Interpreting a distributorship agreement
Interpretation is a key aspect of humanity. Incorrect interpretation of words, speech, actions, and reactions can have fatal consequences. On a lesser scale, the same is true of distributorship agreements in respect of the use defined terms. Put another way for a supplier the key to a successful distributorship agreement is often found in the definitions and interpretation clause.
A couple of examples serve to highlight the issue. For the purpose of a distributorship agreement:
Q. what are “Products”?
A. The products which are the subject of the distributorship agreement.
But there is a difference between Products:
- being defined as the “products of the type and specification manufactured and sold under the Trade Marks and listed in Schedule 1 from time to time”; and
- a weaker definition such as “the products supplied by the supplier”.
The weaker definition can work against the interests of both the supplier and the distributor.

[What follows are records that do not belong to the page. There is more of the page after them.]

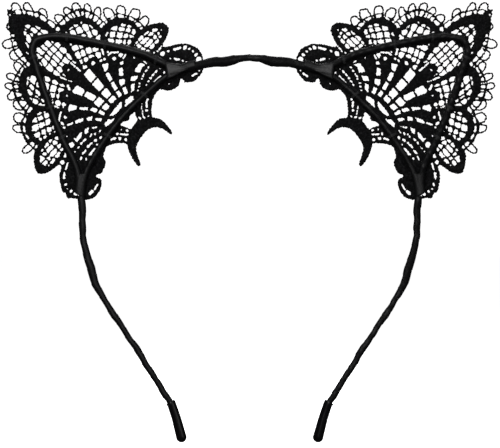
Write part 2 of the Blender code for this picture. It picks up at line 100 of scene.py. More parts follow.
# Satin gathered round each corner, as lengths along the band and the ear wire
INNER_FOLD_X = (21.3, 33.6)
OUTER_FOLD_Z = (-54.35, -44.8)
TURN_TOP = ((24.6, -3), (27, -2.4), (29.5, -1.8), (32, -1.2), (33.9, -1.1))
TURN_BOTTOM = ((25, -3.6), (27.3, -4.8), (29.2, -5.8), (31, -6.7), (33, -7.5))
TURN_DEPTH = -1.35

# Tip caps
CAP_LENGTH = 16.9
CAP_PROFILE = ((0.25, 1.25), (0, 1.6), (0.1, 1.84), (0.6, 1.9), (1.3, 1.84), (7, 1.9), (14.4, 2.1))
CAP_RIBBON_INSET = 4.0

# Thread ties between the ribbon and the lace, as lengths along the ear's and the band's lines
EAR_TACKS = (17, 38.5, 54, 74, 95, 108)
BASE_TACKS = (46, 68)
TIE_HALF_WIDTH = 1.75
TIE_THREAD_RADIUS = 0.13

# The lace panel: u runs towards the crown and v towards the ear's tip, from the hub of its fan
LACE_HUB = (49.48, -24.28)
LACE_TILT = math.radians(47)
LACE_MIDDLE = 2.45
GRID = 0.16
GRID_U = (-40.5, 42.5)
GRID_V = (-18, 67)
THREAD_WIDTH = 0.52
LACE_CUTS = (4.2, 17, 31)
# How far the net's openings reach past their outlines, and what softening gives back to threads
OPENING_GROWTH = 0.05
THREAD_SPREAD = 0.085
# The rough edge: wide waves, single strands, and the most that they take off or add
FRAY_WAVES = 0.11
FRAY_STRANDS = 0.4
FRAY_LIMITS = (-0.18, 0.22)
LEAST_FIELD = 0.02
# Thread heights
LACE_HALF_THICKNESS = 0.6
HEIGHT_SPREAD = 0.55
STRAND_RELIEF = 0.075
RELIEF_SPREAD = 0.35
SHEET_WAVE = 0.22

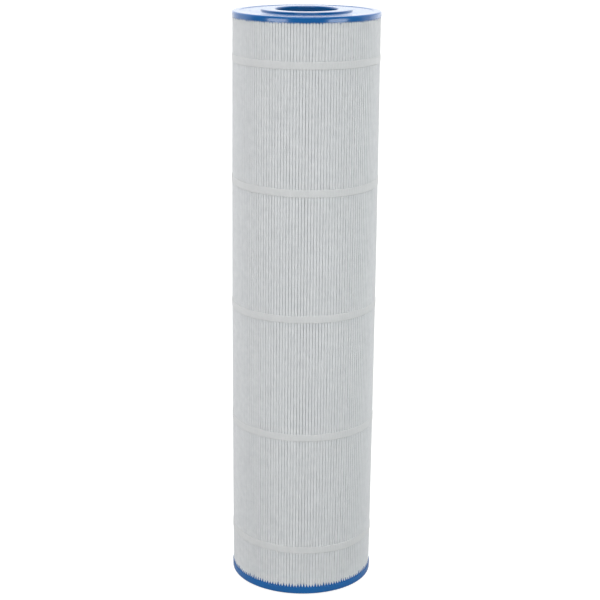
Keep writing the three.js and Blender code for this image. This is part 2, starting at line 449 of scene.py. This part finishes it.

However, the stronger definition works to the advantage of the supplier. As such if it should turn out that during the continuance of the distributorship agreement that the supplier develops other products which the supplier chooses not to allow the distributor to distribute, the distributor will have to argue that:
(a) the discretion given to the supplier was subject to an objective test of reasonableness; and
(b) the supplier acted unreasonably in not allowing the distributor to distribute the product in question.
Having said that, if the distributor is putting forward such an argument, there is a reasonable chance that the relationship between supplier and distributor has broken down!
Other definitions of products may give rise to questions as to whether a modification of an existing product, the rework of an old product, or an enhancement of another existing product come within the definition of “Products”.
A lack of clarity over the definition of the Territory for which the distributor is appointed can also lead to disagreement. Drawing lines on large scale maps rarely works. Imprecision in the use of regional names can have the same effect. And this is before political considerations come in to play (think the break up of Yugoslavia, the fall of the Berlin wall, and the handover of Hong Kong to China).
As a rule of thumb the greater the clarity used and thought given to defined terms, the less room there is likely to be for dispute.
Meanwhile how many disputes, fights, and wars have started simply as a result of misinterpretation?